Gridiron

Nowadays we think of the gridiron as the football field, but in the 14th century, a gridiron was a cooking instrument with horizontal bars placed over an open flame. Since then, gridiron has lent its name to a Medieval torture device, the American flag, and it’s even the source of the terms grid and gridlock. This is part of a complete episode.

Transcript of “Gridiron”

Hello, you have A Way with Words.

Hi, this is Jared Kelly calling from Canfield, Ohio.

Welcome to the show.

Hi, welcome.

What’s up?

Thank you.

Well, I’ve been a football fan all my life, which is many decades. And the field that they play on is called a gridiron. And of course, it’s one of those things you just accept the term, not saying I wonder why they call it that.

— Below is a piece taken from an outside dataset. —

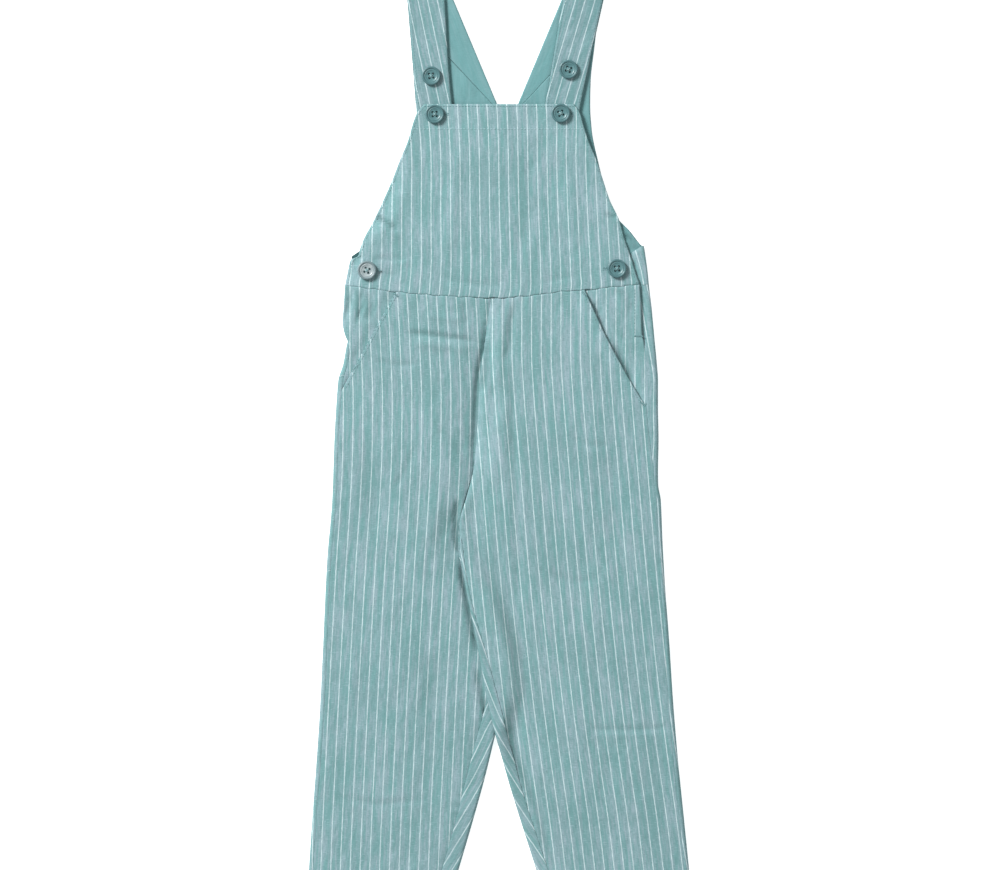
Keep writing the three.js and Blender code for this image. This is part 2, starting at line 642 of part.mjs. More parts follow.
function buttonGeometry() {
  const { radius, thickness, dish, holeRadius, holeOffset, sides } = BUTTON;
  const profile = [
    [0, 0],
    [radius - 1.2, 0],
    [radius, 0.9],
    [radius, thickness - 0.8],
    [radius - 0.7, thickness],
    [radius - 1.7, thickness],
    [radius - 2.6, thickness - dish],
    [0, thickness - dish],
  ].map(([r, z]) => new THREE.Vector2(r, z));
  const disc = new THREE.LatheGeometry(profile, sides).rotateX(Math.PI / 2);
  let solid = toManifold(disc);
  for (const [a, b] of [[1, 1], [1, -1], [-1, 1], [-1, -1]]) {
    const hole = new THREE.CylinderGeometry(holeRadius, holeRadius, thickness * 3, 6).rotateX(Math.PI / 2);
    hole.translate(a * holeOffset, b * holeOffset, 0);
    solid = solid.subtract(toManifold(hole));
  }
  return fromManifold(solid);
}

// Highest cloth under a button's face
function seat(button) {
  if (button.on === 'strap') return STRAP_TOP;
  let top = bibTop(button.across, button.down);
  for (const t of steps(12)) {
    const x = button.across + BUTTON.radius * Math.cos(2 * Math.PI * t);
    const down = button.down + BUTTON.radius * Math.sin(2 * Math.PI * t);
    top = Math.max(top, bibTop(x, down));
  }
  return top;
}

// Finishes
const striped = { color: 0x94b8bc, roughness: 0.9, metalness: 0 };
const plain = { color: 0x7fafb1, roughness: 0.88, metalness: 0 };
const darkButton = { color: 0x668a8e, roughness: 0.38, metalness: 0 };
const paleButton = { color: 0x93a3a5, roughness: 0.34, metalness: 0 };

function piece(name, geometry, finish) {
  const mesh = new THREE.Mesh(geometry, new THREE.MeshStandardMaterial(finish));
  mesh.name = name;
  return mesh;
}

const overalls = new THREE.Group();
overalls.name = 'kids_bib_overalls';
overalls.add(piece('back_bodice', clothWall(backBodice()), striped));
const liningFloor = bodiceFloor(LINING_FOOT, LINING, PLACKET_HEIGHT / 2 + 0.5);
overalls.add(piece('back_lining', clothWall(liningFloor), plain));
overalls.add(piece('front_bib', clothWall(frontBib()), striped));
for (const hand of ['left', 'right']) {
  overalls.add(piece(`strap_${hand}`, clothWall(strap(hand, 0, CLOTH, 0)), striped));
  overalls.add(piece(`strap_lining_${hand}`, clothWall(strap(hand, LINING_FOOT, LINING, 0.5)), plain));
  overalls.add(piece(`back_leg_${hand}`, clothWall(backLeg(hand)), striped));
  overalls.add(piece(`front_leg_${hand}`, clothWall(frontLeg(hand)), striped));
  overalls.add(piece(`hip_${hand}`, clothWall(hipPiece(hand)), striped));
}
const disc = buttonGeometry();
for (const button of BUTTONS) {
  const mesh = piece(button.name, disc, button.pale ? paleButton : darkButton);
  mesh.position.set(button.across, SHOULDER_Y - button.down, seat(button) + GAP);
  overalls.add(mesh);
}

export default overalls;
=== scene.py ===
"""Kids bib overalls laid flat with the front up: the cloth, the sewing and the buttons.

Sizes are millimetres until a mesh is made. X runs right, Y runs to the shoulders and Z is up.
"down" is the distance below the shoulder fold. Left and right are as seen from above.
"""

import math
from functools import partial

import bmesh
import bpy
import numpy as np
from mathutils import Matrix, Vector


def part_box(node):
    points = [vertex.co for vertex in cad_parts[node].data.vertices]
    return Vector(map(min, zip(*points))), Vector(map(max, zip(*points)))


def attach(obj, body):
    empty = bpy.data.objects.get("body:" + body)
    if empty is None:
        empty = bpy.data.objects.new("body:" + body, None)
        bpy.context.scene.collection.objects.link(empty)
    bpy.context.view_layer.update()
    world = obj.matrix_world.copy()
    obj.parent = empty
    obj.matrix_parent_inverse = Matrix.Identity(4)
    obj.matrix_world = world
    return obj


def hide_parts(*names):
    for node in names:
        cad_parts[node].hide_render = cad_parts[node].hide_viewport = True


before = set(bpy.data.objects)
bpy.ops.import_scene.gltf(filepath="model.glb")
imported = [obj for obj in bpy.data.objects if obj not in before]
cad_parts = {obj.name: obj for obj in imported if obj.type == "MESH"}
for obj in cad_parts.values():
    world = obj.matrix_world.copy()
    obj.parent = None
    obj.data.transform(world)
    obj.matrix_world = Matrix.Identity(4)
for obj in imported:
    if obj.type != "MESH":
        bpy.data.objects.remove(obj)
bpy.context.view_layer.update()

MM = 0.001

# Driving sizes
LENGTH = 855
SHOULDER_Y = LENGTH / 2
CROTCH_DOWN = 501.5
BACK_AXIS = 7.4
WAIST_SIDE = 287
GRID = 2.3

# Layers as they lie on each other
LAYER = 1.2
GAP = 0.3
CLOTH = 0.5
FACED_CLOTH = 0.9
LINING_FACE = 2.5
STRAP_TOP = 5.3
PLACKET_HEIGHT = 4.0
FRONT_TOP = PLACKET_HEIGHT + GAP + LAYER
BIB_CORNER_TOP = STRAP_TOP + GAP + LAYER


def table(columns, *rows):
    """Rows of numbers under named columns. None leaves a place empty."""
    names = columns.split()
    return [{n: v for n, v in zip(names, row) if v is not None} for row in rows]


# Back armhole edge, from the middle of the back
BACK_EDGE = table(
    "down half",
    (0, 92.5), (29, 86), (47, 81.5), (74, 78), (101, 75), (123, 74.5),
    (146, 76), (173, 81.5), (200, 88.5), (223, 97.5), (236, 110), (250, 123),
)
ARMHOLE_DOWN = 250
TUCK_DOWN = 232
WING_SLANT = 3.5
NECK = {"half_at_shoulder": 60.5, "slope": 0.419, "apex_down": 146}
BACK_SEAM = {"armhole_down": 50, "neck_down": 130}

# Sides: the back cloth's fold, the edge of its lap on top, and the front's own edge
SIDES = {
    "left": table(
        "down fold lap edge height",
        (250, -115.6, -103, None, PLACKET_HEIGHT), (272, -119.5, -107.5), (287, -122, -111, -139),
        (303, -125.5, -115, -140), (319, -129, -122, -141), (330, -133.5, -128, -139),
        (337.5, -137, -132.5, -135.5), (345.5, -138.5, -134.5, -134.1, PLACKET_HEIGHT),
        (356.5, -140.5, -136.5, -136.1, 5.0), (371, -145, -140.5, -140.1, FRONT_TOP),
        (389, -146.5, -142.5, -142.1), (425, -148.5, -144.5, -144.1), (479, -150.5, -146.5, -146.1),
        (533, -155, -151, -150.6), (605, -158.5, -154.5, -154.1), (659, -161, -157, -156.6),
        (713, -164.5, -160.5, -160.1), (767, -168.5, -164.5, -164.1), (812, -171.5, -167.5, -167.1),
        (855, -175, -171, -170.6, FRONT_TOP),
    ),
    "right": table(
        "down fold lap edge height",
        (250, 130.4, 117, None, PLACKET_HEIGHT), (272, 133.5, 118.5), (287, 135, 119.5, 126.5),
        (303, 137, 120.5, 127.5), (319, 138.5, 121.5, 128), (330, 139.5, 129, 128.5, PLACKET_HEIGHT),
        (345.5, 141, 130, 129.6, 5.2), (356.5, 142, 130.7, 130.3, FRONT_TOP), (371, 143, 131.5, 131.1),
        (395, 143, 132.7, 132.3), (425, 143.5, 135.5, 135.1), (452, 143, 139, 138.6),
        (465, 143.2, 139.7, 139.3), (479, 145.5, 142, 141.6), (515, 147, 143.2, 142.8),
        (551, 149, 145.2, 144.8), (605, 153, 149, 148.6), (659, 156.5, 152.5, 152.1),
        (713, 161, 157, 156.6), (767, 166.5, 162.5, 162.1), (812, 171, 167, 166.6),
        (855, 175, 171, 170.6, FRONT_TOP),
    ),
}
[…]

This summer, my family was vacationing in South Jersey, and they have a colonial historic village there called Cold Springs. And they hire people to enact the period. And as we were in where they do the baking and cooking, this woman was showing us the instruments they would use at the hearth to cook food. And one of them was rectangular with slots evenly spaced across the width. And I said, well, what is that? And she said, that’s a gridiron. And it occurred to me that it looks just like a football field when you’re high up in the stands. So I was wondering, is there a connection between the cooking instrument and the reason why a football field is called a gridiron?

It’s a good guess. You’re right. You’re right. You win. Yeah, that’s exactly it. Yep.

Oh. Yeah, the term gridiron itself for that kind of cooking instrument goes back all the way to, I think, the 14th century or so. Quite a ways back. Yeah. And it’s been applied to other things that resemble that, including at one point people were calling the stars and stripes a gridiron as well, flying the gridiron. So these horizontal lines alternating either colors or spaces between the metal or what have you, right?

Yeah, exactly. But there’s an interesting backstory to the word gridiron itself, right?

Yeah. There’s a misunderstanding there.

You mean about griddle?

Yeah. Yeah, that we think that it looks like it might come from griddle or be related to that, but they’re different. But the word iron is a mishearing add-on where people misunderstood a version of griddle and thought that the word had iron at the end because the device usually was made of iron. Iron, yeah. But it just turns out that we just misunderstood it.

Yeah. Yeah. So it was applied to lots of different things, including an awful medieval torture instrument.

Yeah. I mean, exactly what you might think. Isn’t that what watching football is?

Only if you’re up in the nosebleed seats that Gerard was talking about. But yeah, that’s exactly the origin of it.

Oh, great. You confirmed my aha moment.

Aha!

Congratulations!

Thanks for calling, Gerard.

Okay, thank you.

Okay, bye-bye.

Take care, bye-bye.

Bye-bye.

Yeah, and we also get the word grid from gridiron.

Oh, I did not know that.

And therefore gridlock.

Gridlock, I see.

Yeah, all going back to that cooking instrument. Isn’t that cool?